> **Listing**:

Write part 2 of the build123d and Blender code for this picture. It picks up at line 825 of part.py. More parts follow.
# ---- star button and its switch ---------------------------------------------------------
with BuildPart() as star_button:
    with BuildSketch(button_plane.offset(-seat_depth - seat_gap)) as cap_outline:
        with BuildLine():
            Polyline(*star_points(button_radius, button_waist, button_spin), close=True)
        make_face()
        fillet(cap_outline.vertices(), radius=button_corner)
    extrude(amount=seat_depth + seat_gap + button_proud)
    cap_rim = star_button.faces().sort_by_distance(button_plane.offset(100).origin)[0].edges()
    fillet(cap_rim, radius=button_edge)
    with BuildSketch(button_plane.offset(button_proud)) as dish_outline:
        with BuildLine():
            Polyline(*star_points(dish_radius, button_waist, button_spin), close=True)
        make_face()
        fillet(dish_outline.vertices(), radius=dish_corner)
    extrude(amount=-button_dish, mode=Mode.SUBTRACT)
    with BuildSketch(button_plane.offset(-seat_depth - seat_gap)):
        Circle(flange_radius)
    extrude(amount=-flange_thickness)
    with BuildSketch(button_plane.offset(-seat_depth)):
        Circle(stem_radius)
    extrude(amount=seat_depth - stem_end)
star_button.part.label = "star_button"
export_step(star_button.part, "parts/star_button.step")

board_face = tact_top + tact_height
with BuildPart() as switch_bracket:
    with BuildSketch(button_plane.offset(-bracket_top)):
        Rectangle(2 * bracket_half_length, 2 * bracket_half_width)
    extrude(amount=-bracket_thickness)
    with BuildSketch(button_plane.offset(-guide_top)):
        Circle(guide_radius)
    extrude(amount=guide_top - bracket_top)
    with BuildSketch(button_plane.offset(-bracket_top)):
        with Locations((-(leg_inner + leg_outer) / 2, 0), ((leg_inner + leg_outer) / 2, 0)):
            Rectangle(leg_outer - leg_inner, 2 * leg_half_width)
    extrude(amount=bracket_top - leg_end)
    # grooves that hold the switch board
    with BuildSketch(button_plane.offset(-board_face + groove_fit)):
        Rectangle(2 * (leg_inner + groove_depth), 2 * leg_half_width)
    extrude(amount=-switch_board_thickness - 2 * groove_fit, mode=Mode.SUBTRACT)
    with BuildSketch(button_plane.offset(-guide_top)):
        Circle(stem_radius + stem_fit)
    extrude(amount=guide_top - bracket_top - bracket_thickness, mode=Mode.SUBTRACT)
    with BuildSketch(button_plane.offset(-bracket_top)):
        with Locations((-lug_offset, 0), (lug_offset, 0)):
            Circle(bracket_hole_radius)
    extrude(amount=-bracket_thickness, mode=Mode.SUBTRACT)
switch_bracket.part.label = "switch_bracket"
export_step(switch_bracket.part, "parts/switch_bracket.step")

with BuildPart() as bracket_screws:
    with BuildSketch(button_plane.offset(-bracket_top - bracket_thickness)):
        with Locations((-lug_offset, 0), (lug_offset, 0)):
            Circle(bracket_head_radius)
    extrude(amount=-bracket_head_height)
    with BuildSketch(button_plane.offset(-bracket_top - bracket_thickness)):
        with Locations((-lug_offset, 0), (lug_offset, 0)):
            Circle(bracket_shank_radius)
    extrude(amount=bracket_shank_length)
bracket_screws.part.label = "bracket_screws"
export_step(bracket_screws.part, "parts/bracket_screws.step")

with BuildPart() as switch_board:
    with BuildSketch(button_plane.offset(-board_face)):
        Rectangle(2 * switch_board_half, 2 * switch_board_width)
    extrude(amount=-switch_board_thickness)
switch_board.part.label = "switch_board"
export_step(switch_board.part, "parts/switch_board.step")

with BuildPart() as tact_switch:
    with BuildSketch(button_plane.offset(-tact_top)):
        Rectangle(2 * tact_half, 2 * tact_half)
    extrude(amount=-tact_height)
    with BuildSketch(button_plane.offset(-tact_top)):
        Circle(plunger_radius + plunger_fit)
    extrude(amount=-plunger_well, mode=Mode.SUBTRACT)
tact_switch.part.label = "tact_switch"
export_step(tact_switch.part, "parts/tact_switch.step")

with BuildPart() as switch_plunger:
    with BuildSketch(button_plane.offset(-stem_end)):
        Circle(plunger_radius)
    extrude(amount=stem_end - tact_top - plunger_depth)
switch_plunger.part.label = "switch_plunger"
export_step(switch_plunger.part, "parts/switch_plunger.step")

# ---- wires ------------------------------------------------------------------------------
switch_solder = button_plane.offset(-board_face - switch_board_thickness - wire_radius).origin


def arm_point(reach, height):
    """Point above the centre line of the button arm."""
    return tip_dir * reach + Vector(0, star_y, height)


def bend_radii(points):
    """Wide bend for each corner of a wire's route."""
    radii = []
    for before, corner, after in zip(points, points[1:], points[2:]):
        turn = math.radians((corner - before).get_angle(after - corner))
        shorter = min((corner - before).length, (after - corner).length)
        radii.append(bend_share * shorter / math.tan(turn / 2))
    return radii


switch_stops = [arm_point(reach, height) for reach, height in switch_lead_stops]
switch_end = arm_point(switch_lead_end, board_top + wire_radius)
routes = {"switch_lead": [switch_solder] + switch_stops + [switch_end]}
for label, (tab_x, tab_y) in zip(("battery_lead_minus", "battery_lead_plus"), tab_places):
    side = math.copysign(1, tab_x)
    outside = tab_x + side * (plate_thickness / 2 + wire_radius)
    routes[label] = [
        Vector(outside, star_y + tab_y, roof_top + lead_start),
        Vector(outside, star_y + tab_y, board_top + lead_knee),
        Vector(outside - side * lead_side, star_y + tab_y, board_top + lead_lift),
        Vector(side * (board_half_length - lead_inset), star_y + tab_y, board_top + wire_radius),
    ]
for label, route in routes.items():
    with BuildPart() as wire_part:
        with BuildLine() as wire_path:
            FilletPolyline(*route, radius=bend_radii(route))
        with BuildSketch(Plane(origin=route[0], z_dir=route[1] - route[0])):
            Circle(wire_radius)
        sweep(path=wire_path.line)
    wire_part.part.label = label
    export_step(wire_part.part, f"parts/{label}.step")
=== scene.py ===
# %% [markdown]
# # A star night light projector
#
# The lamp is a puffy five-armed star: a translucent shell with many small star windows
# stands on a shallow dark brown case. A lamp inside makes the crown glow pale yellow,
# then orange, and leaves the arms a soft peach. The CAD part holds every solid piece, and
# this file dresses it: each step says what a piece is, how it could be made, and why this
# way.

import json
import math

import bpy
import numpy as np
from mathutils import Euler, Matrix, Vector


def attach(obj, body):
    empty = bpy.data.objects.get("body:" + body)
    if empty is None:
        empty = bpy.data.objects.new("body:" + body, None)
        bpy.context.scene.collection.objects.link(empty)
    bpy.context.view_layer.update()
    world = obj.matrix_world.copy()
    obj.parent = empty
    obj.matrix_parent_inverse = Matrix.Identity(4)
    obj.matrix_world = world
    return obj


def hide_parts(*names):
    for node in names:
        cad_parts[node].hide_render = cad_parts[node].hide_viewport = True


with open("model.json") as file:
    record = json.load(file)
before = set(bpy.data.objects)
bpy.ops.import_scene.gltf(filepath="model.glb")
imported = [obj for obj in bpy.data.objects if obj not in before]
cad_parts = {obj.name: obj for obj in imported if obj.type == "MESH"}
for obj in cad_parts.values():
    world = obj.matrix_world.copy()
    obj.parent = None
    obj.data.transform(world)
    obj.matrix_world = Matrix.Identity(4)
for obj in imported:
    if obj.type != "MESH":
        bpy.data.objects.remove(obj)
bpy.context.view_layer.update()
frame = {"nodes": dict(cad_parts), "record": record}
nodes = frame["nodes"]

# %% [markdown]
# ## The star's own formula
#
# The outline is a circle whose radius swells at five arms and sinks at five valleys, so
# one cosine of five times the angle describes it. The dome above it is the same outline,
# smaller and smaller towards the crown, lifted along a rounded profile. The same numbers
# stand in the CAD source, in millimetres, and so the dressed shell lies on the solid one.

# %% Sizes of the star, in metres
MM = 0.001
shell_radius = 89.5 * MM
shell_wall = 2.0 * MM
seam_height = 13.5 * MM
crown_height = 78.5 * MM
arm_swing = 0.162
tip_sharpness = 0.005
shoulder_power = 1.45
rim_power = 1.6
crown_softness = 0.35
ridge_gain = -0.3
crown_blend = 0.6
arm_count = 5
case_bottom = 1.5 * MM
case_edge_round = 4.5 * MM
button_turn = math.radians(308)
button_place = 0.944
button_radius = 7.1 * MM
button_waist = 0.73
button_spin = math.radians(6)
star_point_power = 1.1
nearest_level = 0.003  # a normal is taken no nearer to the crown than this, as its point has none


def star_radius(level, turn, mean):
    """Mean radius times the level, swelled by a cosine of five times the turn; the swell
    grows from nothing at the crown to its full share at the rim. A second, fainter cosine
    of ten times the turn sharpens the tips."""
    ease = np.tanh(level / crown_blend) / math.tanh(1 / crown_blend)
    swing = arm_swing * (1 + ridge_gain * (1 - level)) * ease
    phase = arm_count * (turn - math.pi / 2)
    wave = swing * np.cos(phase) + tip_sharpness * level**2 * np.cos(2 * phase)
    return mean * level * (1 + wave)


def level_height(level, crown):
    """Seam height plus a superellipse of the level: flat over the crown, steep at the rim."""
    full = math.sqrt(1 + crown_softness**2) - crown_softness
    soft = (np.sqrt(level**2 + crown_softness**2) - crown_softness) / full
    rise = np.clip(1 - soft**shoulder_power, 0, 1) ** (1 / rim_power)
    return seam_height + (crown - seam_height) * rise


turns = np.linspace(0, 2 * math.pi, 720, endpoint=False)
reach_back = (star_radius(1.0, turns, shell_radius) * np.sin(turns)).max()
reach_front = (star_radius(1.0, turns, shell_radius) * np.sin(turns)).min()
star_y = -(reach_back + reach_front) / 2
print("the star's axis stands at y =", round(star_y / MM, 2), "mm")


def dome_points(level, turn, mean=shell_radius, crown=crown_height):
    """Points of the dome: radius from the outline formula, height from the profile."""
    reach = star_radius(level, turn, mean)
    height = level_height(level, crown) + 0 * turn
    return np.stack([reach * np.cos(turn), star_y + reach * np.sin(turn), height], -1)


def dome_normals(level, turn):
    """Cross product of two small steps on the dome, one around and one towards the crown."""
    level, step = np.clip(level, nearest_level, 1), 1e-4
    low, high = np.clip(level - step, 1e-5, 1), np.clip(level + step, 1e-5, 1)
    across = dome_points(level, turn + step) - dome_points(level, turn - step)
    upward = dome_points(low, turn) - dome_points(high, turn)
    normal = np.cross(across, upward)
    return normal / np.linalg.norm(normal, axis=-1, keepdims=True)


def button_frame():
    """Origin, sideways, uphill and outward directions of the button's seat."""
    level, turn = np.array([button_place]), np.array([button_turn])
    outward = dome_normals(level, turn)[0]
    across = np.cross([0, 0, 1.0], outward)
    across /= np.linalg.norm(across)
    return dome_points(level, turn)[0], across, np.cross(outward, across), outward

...

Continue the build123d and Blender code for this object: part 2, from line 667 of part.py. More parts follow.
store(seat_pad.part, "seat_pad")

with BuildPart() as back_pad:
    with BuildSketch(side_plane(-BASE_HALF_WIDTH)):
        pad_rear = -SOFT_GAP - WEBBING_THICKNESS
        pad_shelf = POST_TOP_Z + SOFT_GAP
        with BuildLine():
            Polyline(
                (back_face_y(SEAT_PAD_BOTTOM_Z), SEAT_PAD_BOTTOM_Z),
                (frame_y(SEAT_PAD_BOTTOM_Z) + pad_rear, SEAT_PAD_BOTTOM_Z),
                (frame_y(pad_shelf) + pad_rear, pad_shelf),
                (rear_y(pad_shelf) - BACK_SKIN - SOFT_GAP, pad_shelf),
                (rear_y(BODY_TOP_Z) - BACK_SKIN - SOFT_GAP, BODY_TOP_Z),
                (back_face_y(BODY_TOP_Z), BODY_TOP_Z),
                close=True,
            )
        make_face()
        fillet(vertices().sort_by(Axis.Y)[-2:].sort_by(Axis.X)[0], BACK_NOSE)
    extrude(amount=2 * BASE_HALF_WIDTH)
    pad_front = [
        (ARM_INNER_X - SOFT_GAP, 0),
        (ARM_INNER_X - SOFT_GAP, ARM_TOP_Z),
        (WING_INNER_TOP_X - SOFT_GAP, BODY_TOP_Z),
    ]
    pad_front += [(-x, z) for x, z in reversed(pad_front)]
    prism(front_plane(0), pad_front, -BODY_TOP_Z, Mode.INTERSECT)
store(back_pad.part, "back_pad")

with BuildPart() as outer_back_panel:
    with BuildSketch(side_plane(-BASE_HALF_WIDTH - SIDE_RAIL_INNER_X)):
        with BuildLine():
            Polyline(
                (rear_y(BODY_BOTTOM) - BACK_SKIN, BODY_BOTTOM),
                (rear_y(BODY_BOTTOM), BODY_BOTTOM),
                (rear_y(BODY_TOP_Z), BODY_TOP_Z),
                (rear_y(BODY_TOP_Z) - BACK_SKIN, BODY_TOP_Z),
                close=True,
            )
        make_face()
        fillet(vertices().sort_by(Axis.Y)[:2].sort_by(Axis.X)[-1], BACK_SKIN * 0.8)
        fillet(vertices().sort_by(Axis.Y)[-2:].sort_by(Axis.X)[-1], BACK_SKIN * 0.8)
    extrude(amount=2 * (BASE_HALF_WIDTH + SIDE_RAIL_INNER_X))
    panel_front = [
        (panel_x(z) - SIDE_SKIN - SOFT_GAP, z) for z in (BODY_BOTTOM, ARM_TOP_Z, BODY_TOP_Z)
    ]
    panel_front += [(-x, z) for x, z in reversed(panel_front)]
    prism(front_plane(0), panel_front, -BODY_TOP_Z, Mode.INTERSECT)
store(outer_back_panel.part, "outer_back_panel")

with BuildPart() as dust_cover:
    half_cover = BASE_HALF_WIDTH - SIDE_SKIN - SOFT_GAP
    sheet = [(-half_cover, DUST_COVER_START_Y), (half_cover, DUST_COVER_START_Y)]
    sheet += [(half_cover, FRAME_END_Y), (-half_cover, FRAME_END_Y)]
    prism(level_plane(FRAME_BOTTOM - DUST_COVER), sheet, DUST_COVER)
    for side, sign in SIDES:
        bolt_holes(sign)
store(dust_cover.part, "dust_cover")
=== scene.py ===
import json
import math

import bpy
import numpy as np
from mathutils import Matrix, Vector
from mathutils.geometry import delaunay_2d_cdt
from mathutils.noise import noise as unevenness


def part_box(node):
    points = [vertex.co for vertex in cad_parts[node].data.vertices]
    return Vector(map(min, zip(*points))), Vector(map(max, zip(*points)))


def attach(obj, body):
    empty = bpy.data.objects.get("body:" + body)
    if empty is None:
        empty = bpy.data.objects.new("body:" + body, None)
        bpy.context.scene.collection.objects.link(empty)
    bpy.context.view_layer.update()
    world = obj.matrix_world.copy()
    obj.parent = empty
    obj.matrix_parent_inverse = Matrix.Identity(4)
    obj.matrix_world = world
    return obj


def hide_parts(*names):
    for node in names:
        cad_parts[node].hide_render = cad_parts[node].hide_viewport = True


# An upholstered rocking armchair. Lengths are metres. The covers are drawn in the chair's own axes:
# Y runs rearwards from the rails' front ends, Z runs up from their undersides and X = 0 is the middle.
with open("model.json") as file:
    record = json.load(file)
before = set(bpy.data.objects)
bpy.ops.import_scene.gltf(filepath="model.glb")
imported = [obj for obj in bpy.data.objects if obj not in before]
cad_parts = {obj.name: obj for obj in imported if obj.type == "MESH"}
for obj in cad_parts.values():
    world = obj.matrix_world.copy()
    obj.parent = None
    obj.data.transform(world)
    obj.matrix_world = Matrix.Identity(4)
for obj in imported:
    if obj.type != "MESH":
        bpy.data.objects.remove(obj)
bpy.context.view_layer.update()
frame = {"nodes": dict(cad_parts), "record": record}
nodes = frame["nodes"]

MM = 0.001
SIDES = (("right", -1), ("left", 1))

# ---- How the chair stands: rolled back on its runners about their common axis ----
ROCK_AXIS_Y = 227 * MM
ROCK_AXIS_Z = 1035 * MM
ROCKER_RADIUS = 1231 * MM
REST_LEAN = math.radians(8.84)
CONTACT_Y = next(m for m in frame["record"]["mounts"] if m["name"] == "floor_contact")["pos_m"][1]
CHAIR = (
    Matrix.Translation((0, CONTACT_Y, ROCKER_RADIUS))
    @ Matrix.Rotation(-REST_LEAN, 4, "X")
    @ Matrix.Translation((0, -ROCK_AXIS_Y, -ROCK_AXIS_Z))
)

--

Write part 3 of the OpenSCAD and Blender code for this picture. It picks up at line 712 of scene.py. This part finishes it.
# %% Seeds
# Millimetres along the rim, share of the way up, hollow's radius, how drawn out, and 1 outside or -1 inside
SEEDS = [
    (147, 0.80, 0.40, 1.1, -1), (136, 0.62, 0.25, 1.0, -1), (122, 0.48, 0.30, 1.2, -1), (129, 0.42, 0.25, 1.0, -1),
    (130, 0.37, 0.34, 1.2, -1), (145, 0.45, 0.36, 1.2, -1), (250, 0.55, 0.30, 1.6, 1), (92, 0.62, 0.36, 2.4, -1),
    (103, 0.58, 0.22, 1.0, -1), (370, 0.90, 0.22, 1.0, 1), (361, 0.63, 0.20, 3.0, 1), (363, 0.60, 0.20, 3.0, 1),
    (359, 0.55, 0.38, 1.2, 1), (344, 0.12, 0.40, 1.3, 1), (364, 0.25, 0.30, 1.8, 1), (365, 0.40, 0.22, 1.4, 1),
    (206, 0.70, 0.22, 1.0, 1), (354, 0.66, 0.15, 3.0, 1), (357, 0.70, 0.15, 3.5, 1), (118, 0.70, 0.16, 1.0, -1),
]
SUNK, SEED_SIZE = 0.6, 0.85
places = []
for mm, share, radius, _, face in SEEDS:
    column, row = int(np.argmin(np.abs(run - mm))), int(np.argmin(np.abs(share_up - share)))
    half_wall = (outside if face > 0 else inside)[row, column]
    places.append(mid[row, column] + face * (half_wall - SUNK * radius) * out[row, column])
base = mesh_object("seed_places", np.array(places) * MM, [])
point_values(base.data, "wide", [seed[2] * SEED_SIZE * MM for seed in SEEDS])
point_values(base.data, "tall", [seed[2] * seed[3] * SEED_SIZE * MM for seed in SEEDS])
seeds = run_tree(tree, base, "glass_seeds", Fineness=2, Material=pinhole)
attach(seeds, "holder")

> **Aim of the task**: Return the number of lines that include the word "before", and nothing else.

> **Task answer**: 7